I find that it is an endless bouncing: you get settled into Oxford, you leave, you get settled into home, you leave. The bounce becomes even more jarring as you stay here longer, getting more used to living alone and cooking for yourself. Then boof, at precisely 10am on Saturday of week 8 you must vamoosh immediately, leaving without a trace, uprooting the life you have built over 9 weeks. Uprooted is the wrong word, because if we extend that gardening metaphor used to describe moving out, then the entire meadow ecosystem of intricate, interweaving plants is decimated, unweaved, at that same 10am. If you have been up writing an essay till 1am the night before? Irrelevant. If you haven’t had time to pack and say goodbye to your friends? Irrelevant. If you haven’t seen which flowers have bloomed on your usual walk today? Irrelevant! Piss off!

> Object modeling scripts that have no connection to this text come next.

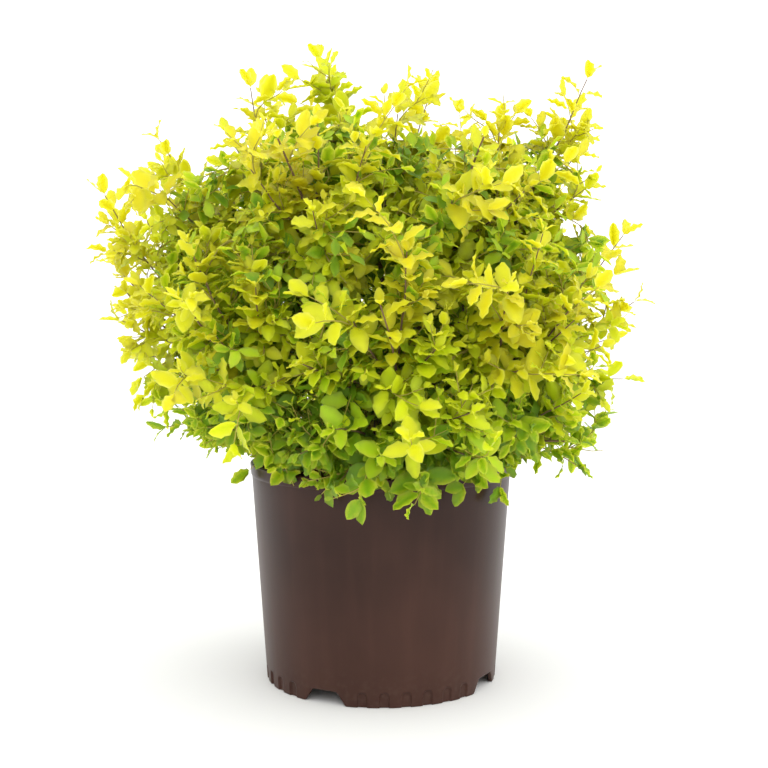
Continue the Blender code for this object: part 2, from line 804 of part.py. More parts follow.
def main():
    clear_scene()
    build_pot()
    build_soil()
    masses = plan_masses()
    deal_shoots(masses)
    plan_limbs(masses)
    bark = make_material("bark", (0.160, 0.100, 0.060), 0.80)
    build_trunk(masses, bark)
    for mass in masses:
        build_bough(mass, bark)
    segments = limb_segments(masses)
    foliage = {
        "top": make_material("foliage_gold", (0.72, 0.64, 0.02), 0.45),
        "upper": make_material("foliage_yellow", (0.62, 0.60, 0.02), 0.45),
        "middle": make_material("foliage_lime", (0.44, 0.54, 0.02), 0.45),
        "skirt": make_material("foliage_green", (0.26, 0.40, 0.02), 0.45)}
    total = 0
    for mass in masses:
        total += build_mass(mass, masses, segments, foliage[mass["tier"]])
    print("leaves in all", total)


main()
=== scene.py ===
import json
import math
import random

import bmesh
import bpy
from mathutils import Matrix, Vector, bvhtree, kdtree, noise

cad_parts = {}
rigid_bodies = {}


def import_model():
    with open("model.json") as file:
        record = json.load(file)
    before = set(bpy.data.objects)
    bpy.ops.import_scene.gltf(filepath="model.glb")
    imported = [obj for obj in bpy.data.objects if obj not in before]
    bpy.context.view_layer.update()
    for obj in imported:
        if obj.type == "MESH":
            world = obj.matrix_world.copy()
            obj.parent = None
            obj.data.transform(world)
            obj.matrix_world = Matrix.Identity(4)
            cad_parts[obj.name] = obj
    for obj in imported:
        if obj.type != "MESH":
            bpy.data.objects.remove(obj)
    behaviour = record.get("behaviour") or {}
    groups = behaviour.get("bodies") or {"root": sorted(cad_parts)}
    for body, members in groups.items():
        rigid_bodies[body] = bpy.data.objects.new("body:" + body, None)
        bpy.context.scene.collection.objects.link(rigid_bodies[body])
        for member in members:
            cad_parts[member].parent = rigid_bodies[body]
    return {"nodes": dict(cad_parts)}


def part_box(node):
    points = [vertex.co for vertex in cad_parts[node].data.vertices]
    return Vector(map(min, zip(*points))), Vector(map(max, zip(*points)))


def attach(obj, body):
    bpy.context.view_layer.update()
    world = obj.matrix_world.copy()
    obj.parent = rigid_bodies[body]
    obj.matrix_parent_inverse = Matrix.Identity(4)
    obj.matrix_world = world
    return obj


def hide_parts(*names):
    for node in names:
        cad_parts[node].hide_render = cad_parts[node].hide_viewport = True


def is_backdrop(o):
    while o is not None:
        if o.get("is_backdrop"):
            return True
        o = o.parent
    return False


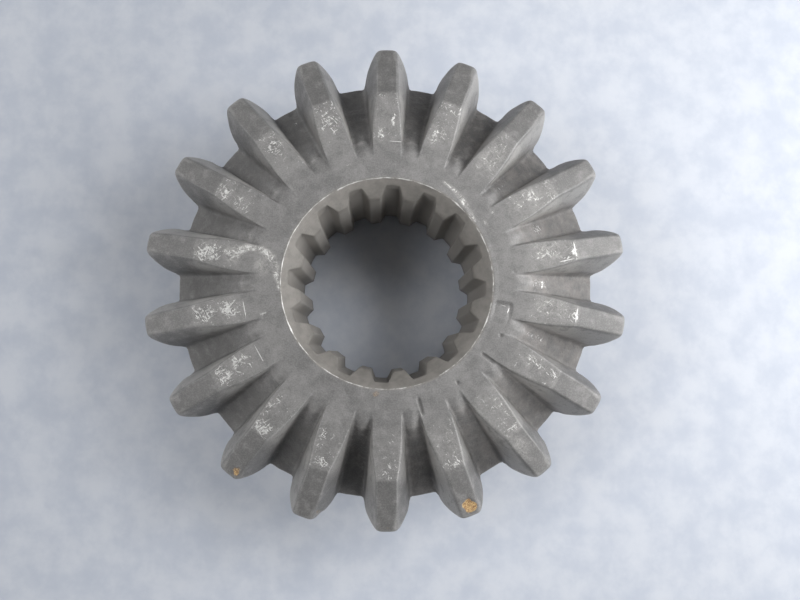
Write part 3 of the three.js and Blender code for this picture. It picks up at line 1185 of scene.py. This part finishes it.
def pale_floor():
    floor = Graph("pale_floor")
    mottle = floor.step(0.3, 0.7, floor.noise(9.0, 4.0, 0.6))
    floor.feed(floor.shader.inputs["Base Color"], floor.blend(mottle, FLOOR_DARK, FLOOR_LIGHT))
    floor.shader.inputs["Roughness"].default_value = FLOOR_ROUGHNESS
    return floor.material


def build_gear():
    mesh = gear_mesh()
    gear = bpy.data.objects.new("side_gear_forging", mesh)
    bpy.context.scene.collection.objects.link(gear)
    mesh.materials.append(forged_steel())
    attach(gear, "root")
    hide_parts("side_gear")


# -------------------- stage

def build_floor():
    bpy.ops.mesh.primitive_plane_add(size=FLOOR_SIZE, location=(0, 0, -FLOOR_DROP))
    floor = bpy.context.object
    floor.name = "floor"
    floor.data.materials.append(pale_floor())


def area_light(name, azimuth, elevation, distance, size, watts):
    """A rectangular light that faces the gear."""
    data = bpy.data.lights.new(name, "AREA")
    data.shape = "RECTANGLE"
    data.size, data.size_y = size
    data.energy = watts
    light = bpy.data.objects.new(name, data)
    bpy.context.scene.collection.objects.link(light)
    side, rise = math.radians(azimuth), math.radians(elevation)
    away = Vector((math.cos(rise) * math.cos(side), math.cos(rise) * math.sin(side), math.sin(rise)))
    light.location = Vector(LIGHT_TARGET) + away * distance
    light.rotation_euler = (-away).to_track_quat("-Z", "Y").to_euler()


def build_lights():
    for light in LIGHTS:
        area_light(*light)
    world = bpy.data.worlds.new("studio")
    world.use_nodes = True
    sky = world.node_tree.nodes["Background"]
    sky.inputs["Color"].default_value = (*SKY_COLOUR, 1)
    sky.inputs["Strength"].default_value = SKY_STRENGTH
    bpy.context.scene.world = world


def build_camera():
    data = bpy.data.cameras.new("camera")
    data.sensor_width = CAMERA_SENSOR
    data.lens = CAMERA_LENS
    data.clip_start = CAMERA_NEAREST
    camera = bpy.data.objects.new("camera", data)
    camera.location = CAMERA_PLACE
    camera.rotation_euler = [math.radians(angle) for angle in CAMERA_TURN]
    bpy.context.scene.collection.objects.link(camera)
    bpy.context.scene.camera = camera


build_camera()
build_lights()
build_floor()
build_gear()
bpy.context.scene.view_settings.view_transform = "Standard"
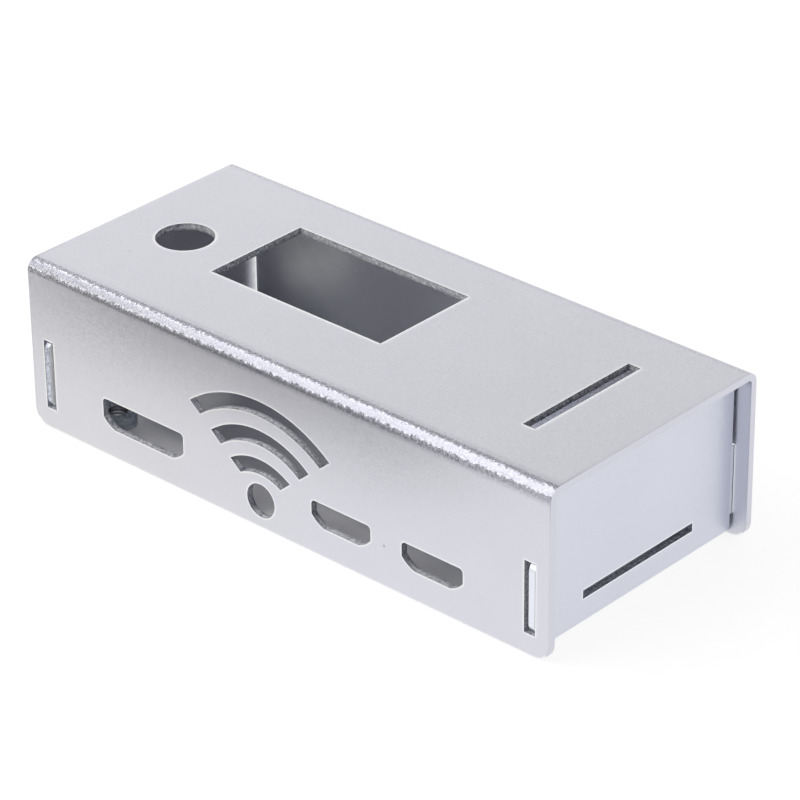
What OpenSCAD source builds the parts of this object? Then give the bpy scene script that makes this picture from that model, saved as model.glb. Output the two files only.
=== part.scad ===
// Two-piece folded sheet case for a small single-board computer.
// The cover is an inverted channel: top, front flange and rear flange.
// The tray is an upright channel: floor, left end wall and right end wall.
// Tabs with rounded corners on the end walls snap into upright slots in the flanges.
// X runs along the case, the ports face -Y, and Z = 0 is the surface it stands on.

/* [Sheet] */
// Thickness of the sheet that both pieces are folded from
sheet_t = 0.8; // [0.6:0.1:1.2]
// Inside radius of every fold
bend_r = 0.5; // [0.3:0.1:0.8]

/* [Board] */
// Length of the circuit board that the case is made for
board_l = 65; // [60:0.1:80]
// Width of the board
board_w = 30; // [28:0.1:40]
// Thickness of the board
board_t = 1.4; // [1:0.1:1.6]
// Distance of the board's mounting holes from its edges
hole_inset = 3.5; // [2.8:0.1:5]
// Clearance between each end of the board and the end wall
board_end_gap = 1.85; // [0.3:0.05:4]
// Clearance between each long edge of the board and the tray's edge
board_side_gap = 0.05; // [0.05:0.05:2]

/* [Cover] */
// Height from the flange edges to the top face
cover_h = 20; // [18:0.5:40]
// Radius of the four lower corners of the flanges
flange_corner_r = 2; // [0.5:0.1:2.4]

/* [Display window] */
// Length of the window along X
window_l = 24.6; // [10:0.1:30]
// Width of the window along Y
window_w = 13.8; // [6:0.1:20]
// Distance of the window's centre from the cover's centre along X
window_x = -7.9; // [-9:0.1:5]
// Distance of the window's centre from the cover's centre along Y
window_y = 1.9; // [-3:0.1:3]

/* [Antenna hole] */
// Diameter of the hole for a bulkhead antenna socket
antenna_d = 6.6; // [3:0.1:7.5]
// Distance of the hole's centre from the left end of the cover
antenna_from_end = 9; // [7.5:0.1:10.5]
// Distance of the hole from the cover's centre along Y
antenna_y = -1.1; // [-8:0.1:8]

/* [Flat cable slots] */
// Length of the slot in the top face along Y
top_slot_l = 16.6; // [8:0.1:24]
// Width of the slot in the top face along X
top_slot_w = 1.6; // [0.8:0.1:3]
// Distance of the top slot's centre from the right end of the cover
top_slot_from_end = 9.9; // [5:0.1:15]
// Distance of the top slot's centre from the cover's centre along Y
top_slot_y = 0.3; // [-2:0.1:2]
// Length of the slot in the right end wall along Y
end_slot_l = 17.5; // [8:0.1:22]
// Height of the slot in the right end wall
end_slot_h = 1; // [0.6:0.1:2]
// Height of the end slot's lower edge over the board's underside
end_slot_rise = 1.1; // [0.5:0.1:3]

/* [Memory card slot] */
// Length of the slot in the left end wall along Y
card_slot_l = 13; // [11.5:0.1:16]
// Height of the slot in the left end wall
card_slot_h = 2; // [1.2:0.1:3]
// Distance of the card slot's centre from the board's centre along Y
card_slot_y = 1.9; // [-3:0.1:3]

/* [Ports] */
// Distance of the video port's centre from the board's left end
video_from_end = 12.4; // [10:0.1:14]
// Distance of the data port's centre from the board's left end
data_from_end = 41.4; // [41:0.1:42.5]
// Distance of the power port's centre from the board's left end
power_from_end = 54; // [53.5:0.1:55]
// Length of the video port's opening
video_l = 12.2; // [8:0.1:13]
// Height of the video port's opening
video_h = 3.5; // [3:0.1:5]
// Length of the data and power ports' openings
data_l = 8.3; // [6:0.1:9]
// Height of the data and power ports' openings
data_h = 2.9; // [2.6:0.1:4]
// Depth of the openings' lower edges below the board's upper face
port_drop = 0.2; // [0.1:0.1:0.6]
// Length of the sloped lower corners along X
port_slope_l = 1.7; // [0.5:0.1:2.5]
// Height of the sloped lower corners
port_slope_h = 1.2; // [0.5:0.1:1.8]
// Radius of the bow in the sloped lower corners
port_slope_r = 3.5; // [3:0.1:8]
// Radius of the openings' upper corners
port_corner_r = 0.5; // [0.2:0.1:0.8]

/* [Signal vents] */
// Distance of the vents' middle from the board's left end
vent_from_end = 29.9; // [29:0.1:31]
// Height of the round vent's centre
dot_z = 3.3; // [3:0.1:4]
// Diameter of the round vent
dot_d = 4; // [2:0.1:4.5]
// Width of each curved vent
vent_w = 1.8; // [0.8:0.1:2]
// Height from the round vent's centre to the crest line of the first curved vent
vent_first = 4.1; // [3.5:0.1:4.2]
// Height from one crest line to the next
vent_pitch = 3.5; // [2.6:0.1:3.6]
// Radius of the first curved vent's middle line
inner_vent_r = 6.6; // [5:0.1:9]
// Radius of the second curved vent's middle line
middle_vent_r = 10.2; // [8:0.1:13]
// Radius of the third curved vent's middle line
outer_vent_r = 15.1; // [12:0.1:16]
// Angle from the upright to each line through the round vent that the curved vents end on
vent_angle = 50; // [35:1:54]

/* [Tray] */
// Distance of each end wall's outer face from the end of the cover
end_inset = 1.95; // [1.5:0.05:2.5]
// Clearance between the tray and each flange
side_gap = 0.35; // [0.2:0.05:0.6]
// Radius of the end walls' upper corners
wall_corner_r = 1; // [0.8:0.1:3]

/* [Snap tabs] */
// Height of each tab along the wall's edge
tab_h = 8.2; // [5:0.1:10]
// Height of the tabs' middle
tab_z = 6.7; // [6.6:0.1:10]
// Radius of the tabs' outer corners
tab_corner_r = 1.1; // [0.4:0.1:1.1]
// Clearance between a tab's outer face and the slot
tab_outer_play = 0.05; // [0.05:0.05:0.3]
// Clearance between a tab's inner face and the slot
tab_inner_play = 0.6; // [0.3:0.05:1]
// Clearance above and below a tab in the slot
tab_end_play = 0.1; // [0.05:0.05:0.5]

/* [Standoffs] */
// Height of the standoffs over the tray's floor
standoff_h = 1.5; // [1:0.1:2]
// Diameter of a standoff's barrel
standoff_d = 4.2; // [3.6:0.1:4.6]
// Diameter of a standoff's threaded bore at the thread crests
thread_d = 2.1; // [1.6:0.1:2.5]
// Width across the flats of a standoff's hexagonal head
head_flats = 4.8; // [4.8:0.1:5.6]
// Sheet left between the head's recess and the floor
head_web = 0.2; // [0.1:0.05:0.3]
// Clearance round a pressed-in standoff
press_gap = 0.02; // [0.01:0.01:0.05]

/* [Hidden] */
$fn = 96;
// Overshoot of a cutting shape past the face that it cuts
over = 1;
tray_l = board_l + 2 * (board_end_gap + sheet_t);
tray_w = board_w + 2 * board_side_gap;
cover_l = tray_l + 2 * end_inset;
cover_w = tray_w + 2 * (side_gap + sheet_t);
front_y = -cover_w / 2;
antenna_x = antenna_from_end - cover_l / 2;
top_slot_x = cover_l / 2 - top_slot_from_end;
hole_span_x = board_l - 2 * hole_inset;
hole_span_y = board_w - 2 * hole_inset;
wall_h = cover_h - sheet_t;
head_h = sheet_t - head_web;
board_under_z = sheet_t + standoff_h;
board_top_z = board_under_z + board_t;
port_z = board_top_z - port_drop;
slot_w = sheet_t + tab_outer_play + tab_inner_play;
slot_h = tab_h + 2 * tab_end_play;
slot_x = cover_l / 2 - end_inset + tab_outer_play - slot_w / 2;
tab_reach = side_gap + sheet_t;
// Straight distance between the ends of a port's sloped corner
slope_chord = norm([port_slope_l, port_slope_h]);
slope_rise = sqrt(pow(port_slope_r, 2) - pow(slope_chord / 2, 2));

// A rectangle standing on the X axis with its two upper corners rounded.
module round_top(width, height, r) {
    translate([-width / 2, 0]) square([width, height - r]);
    translate([-width / 2 + r, 0]) square([width - 2 * r, height]);
    for (side = [-1, 1]) translate([side * (width / 2 - r), height - r]) circle(r);
}

// A sheet folded into an inverted channel, extruded along Z about its middle.
module folded_channel(width, height, length) {
    linear_extrude(length, center = true) difference() {
        round_top(width, height, bend_r + sheet_t);
        translate([0, -over]) round_top(width - 2 * sheet_t, height - sheet_t + over, bend_r);
    }
}

// The four places of the board's mounting holes.
module at_board_holes() {
    for (x = [-1, 1], y = [-1, 1]) translate([x * hole_span_x / 2, y * hole_span_y / 2, 0]) children();
}

// Turns a flat outline in X and Z into a cutter through the front flange.
module through_front() {
    translate([0, front_y + sheet_t + over, 0]) rotate([90, 0, 0])
        linear_extrude(sheet_t + 2 * over) children();
}

// The outline of a port: bowed slopes for lower corners and rounded upper corners.
module port_outline(length, height) {
    difference() {
        round_top(length, height, port_corner_r);
        for (side = [0, 1]) mirror([side, 0]) translate([length / 2, 0]) difference() {
            translate([-port_slope_l, -over]) square([port_slope_l + over, port_slope_h + over]);
            translate([
                -port_slope_l / 2 - slope_rise * port_slope_h / slope_chord,
                port_slope_h / 2 + slope_rise * port_slope_l / slope_chord
            ]) circle(port_slope_r);
        }
    }
}

// A ring for one curved vent, with its crest line at the given height.
module vent_ring(r, crest) {
    translate([0, crest - r]) difference() {
        circle(r + vent_w / 2);
        circle(r - vent_w / 2);
    }
}

// The signal-shaped group of vents: a dot, and three rings cut down to arcs by a
// wedge that opens upwards from the dot's centre.
module signal_vents() {
    circle(d = dot_d);
    intersection() {
        union() {
            vent_ring(inner_vent_r, vent_first);
            vent_ring(middle_vent_r, vent_first + vent_pitch);
            vent_ring(outer_vent_r, vent_first + 2 * vent_pitch);
        }
        polygon([
            [0, 0],
            [cover_h * tan(vent_angle), cover_h],
            [-cover_h * tan(vent_angle), cover_h]
        ]);
    }
}

// The sharp corners that rounding takes off the lower ends of both flanges.
module flange_corner_cuts() {
    r = flange_corner_r;
    for (side = [0, 1]) mirror([side, 0, 0]) translate([cover_l / 2, 0, 0]) difference() {
        translate([-r, -cover_w / 2 - over, -over]) cube([r + over, cover_w + 2 * over, r + over]);
        translate([-r, 0, r]) rotate([90, 0, 0]) cylinder(r = r, h = cover_w + 4 * over, center = true);
    }
}

// The openings in the top face: window, antenna hole and flat cable slot.
module top_openings() {
    translate([0, 0, cover_h - sheet_t - over]) linear_extrude(sheet_t + 2 * over) {
        translate([window_x, window_y]) square([window_l, window_w], center = true);
        translate([top_slot_x, top_slot_y]) square([top_slot_w, top_slot_l], center = true);
    }
    translate([antenna_x, antenna_y, cover_h - sheet_t - over])
        cylinder(d = antenna_d, h = sheet_t + 2 * over);
}

// The openings in the front flange: three ports and the signal vents.
module front_openings() {
    through_front() {
        translate([video_from_end - board_l / 2, port_z]) port_outline(video_l, video_h);
        for (from_end = [data_from_end, power_from_end])
            translate([from_end - board_l / 2, port_z]) port_outline(data_l, data_h);
        translate([vent_from_end - board_l / 2, dot_z]) signal_vents();
    }
}

// The upright slots near both ends of both flanges.
module tab_slots() {
    for (side = [-1, 1]) translate([side * slot_x, 0, tab_z])
        cube([slot_w, cover_w + 2 * over, slot_h], center = true);
}

module cover() {
    color("silver") difference() {
        rotate([90, 0, 90]) folded_channel(cover_w, cover_h, cover_l);
        flange_corner_cuts();
        top_openings();
        front_openings();
        tab_slots();
    }
}

// The tray seen along X: the width of the floor, with a tab on each edge of the
// end walls.
module tray_outline() {
    round_top(tray_w, wall_h, wall_corner_r);
    for (side = [-1, 1]) translate([side * (tray_w / 2 - over), tab_z]) rotate(-90 * side)
        round_top(tab_h, tab_reach + over, tab_corner_r);
}

// The holes and hexagonal recesses that the standoffs are pressed into.
module standoff_seats() {
    at_board_holes() {
        translate([0, 0, -over]) cylinder(d = standoff_d + 2 * press_gap, h = sheet_t + 2 * over);
        translate([0, 0, -over]) cylinder(d = hex_d(head_flats + 2 * press_gap), h = head_h + over, $fn = 6);
    }
}

// The slots in the end walls: flat cable on the right, memory card on the left.
module end_openings() {
    cut_l = sheet_t + 2 * over;
    translate([tray_l / 2 - sheet_t - over, -end_slot_l / 2, board_under_z + end_slot_rise])
        cube([cut_l, end_slot_l, end_slot_h]);
    translate([-tray_l / 2 - over, card_slot_y - card_slot_l / 2, port_z])
        cube([cut_l, card_slot_l, card_slot_h]);
}

module tray() {
    color("silver") difference() {
        intersection() {
            translate([0, 0, wall_h]) rotate([-90, 0, 0]) folded_channel(tray_l, wall_h, cover_w + 2 * over);
            rotate([90, 0, 90]) linear_extrude(tray_l, center = true) tray_outline();
        }
        standoff_seats();
        end_openings();
    }
}

// Diameter over the corners of a hexagon from its width across the flats.
function hex_d(flats) = flats / cos(30);

module standoffs() {
    color("slategray") at_board_holes() difference() {
        union() {
            cylinder(d = hex_d(head_flats), h = head_h, $fn = 6);
            cylinder(d = standoff_d, h = sheet_t + standoff_h);
        }
        translate([0, 0, -over]) cylinder(d = thread_d, h = sheet_t + standoff_h + 2 * over);
    }
}

cover();
tray();
standoffs();
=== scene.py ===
# %% [markdown]
# # A folded aluminium case, dressed for its picture
# The case is two folded sheets: a cover that is an upside-down channel, and a tray that
# is an upright one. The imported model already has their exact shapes, so this lesson is
# about what a model alone doesn't show: how blasted and anodised aluminium takes the
# light, how cut edges differ from faces, and how to set up a small studio.
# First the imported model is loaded.

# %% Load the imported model
import math

import bpy
import numpy as np
from mathutils import Matrix, Vector


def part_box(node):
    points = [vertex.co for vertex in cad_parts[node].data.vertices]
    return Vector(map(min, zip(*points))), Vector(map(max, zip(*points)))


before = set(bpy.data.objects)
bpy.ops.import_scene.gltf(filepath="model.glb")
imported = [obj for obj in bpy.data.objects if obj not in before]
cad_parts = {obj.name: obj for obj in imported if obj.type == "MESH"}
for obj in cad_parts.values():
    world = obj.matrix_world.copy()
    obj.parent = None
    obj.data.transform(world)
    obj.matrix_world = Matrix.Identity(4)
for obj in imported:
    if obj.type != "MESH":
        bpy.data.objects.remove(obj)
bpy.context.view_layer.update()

MM = 0.001
scene = bpy.context.scene

# %% [markdown]
# ## The camera
# A camera's place can be worked out from a photograph. The straight edges and corners
# of the case were marked on it, and a pinhole camera was fitted until the model's own
# edges fell on them. The fit gives an azimuth, an elevation, a small roll, a distance,
# a focal length in pixels and the point that the camera looks at. Here they are turned
# back into a Blender camera. A fit is better than moving the camera by eye, because a
# few numbers then settle every edge.

# %% Camera from the fitted pinhole
PICTURE_SIDE = 800
SENSOR_MM = 36.0
azimuth, elevation, roll = np.radians([42.615, 29.293, -0.62])
focal_px = 3896.8
distance = 412.23 * MM
target = Vector((2.461, 0.0, 10.477)) * MM
NEAR_CLIP = 0.01
FAR_CLIP = 20.0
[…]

Straight back to your house, student! Sucked into another universe of quiet and boredom and vacuuming, with someone telling you when and how to do the jobs you’ve been doing yourself for weeks (I love you mum, lots – mostly). I find it takes me a week to adjust to living at home again, and recently even longer because we moved house last year, in my first year Trinity term. So now I’ve lived in Oxford longer than I’ve lived in my own home, which makes the holidays peculiar, emotionally and logistically. Emotionally because enough time hasn’t passed for it to feel like home, I don’t know people there, my friends live further away and I don’t have favourite walking routes. Logistically, because I don’t know where the spoons are.

At our new home, I live further away from my school friends but closer to the railway station, meaning I can get to see my boyfriend and Oxford friends quicker. It’s nice, but I still feel quite distant from all these people I love, and distant from the places I love, where I was brought up. In comparison to my new and unfamiliar, fairly deprived industrial town, Oxford seems even more lovely. Oxford is just BEAUTIFUL. City-wise, people-wise: birds tweeting, magazines making, spires dreaming, honeyed buildings standing.

This term, you will be pleased to hear, I have solved all my vacation fear and trembling by doing the telethon, meaning I can stay longer FOR FREE! I can get all my vac work done and then have a real holiday, not one where I must write two essays – two essays more difficult to write than if I were at Oxford, where stress is diluted by friends with biscuits and oranges. What I have not solved is missing my mum and my grandparents. I am yet to invent a teleportation device. 

The telethon will also not solve the fact that the majesty of Oxford is created by its people, my friends, who, excepting my boyfriend and best friend, will return home for the vac. Without them, it would just be me with all the beauty and gorgeousity and rivers. 

I know, when I return home for Easter properly, I will miss my friends. I will miss the buzz, Oxford’s insatiable buzz, of magazines made, jazz music played, bars drunk in. Here I can walk down one flight of stairs to tell my friend that the spoonerism of ‘sleeping bag’ is ‘beeping slag’. This is the Oxford I want, the Oxford made of my people and their visitors and their busy, busy lives, intertwining briefly. I know in the holidays I will live more quietly, missing the city in that magical time where all the people are there, buzzing, filling it with their diverse and magnificent lives. 

So when I return to my second home, I will see my mum, and my family, and it will be good. I will watch Downton Abbey with my mum on the sofa and make crêpes suzette. I will go upstairs and see all my books on the shelves, all my postcards and picture frames displayed, fabric piled in corners waiting for its shapes, all waiting for me to return to the museum of my own life and move through it, breathing, until it becomes a home again. 

Maybe my difficulty slipping into these two lives is less about me, and more about the lives. Maybe the two full and beautiful lives that await me at the start and end of the holidays require my energy and commitment, if I am to reap what I sow. Yes, my home life might not be as fun as being at Oxford. But it never will be if I don’t dive into it. Maybe all this change will teach me that they are lives you have to choose each time, reanimate, actively plunge back into, again, and again, and again.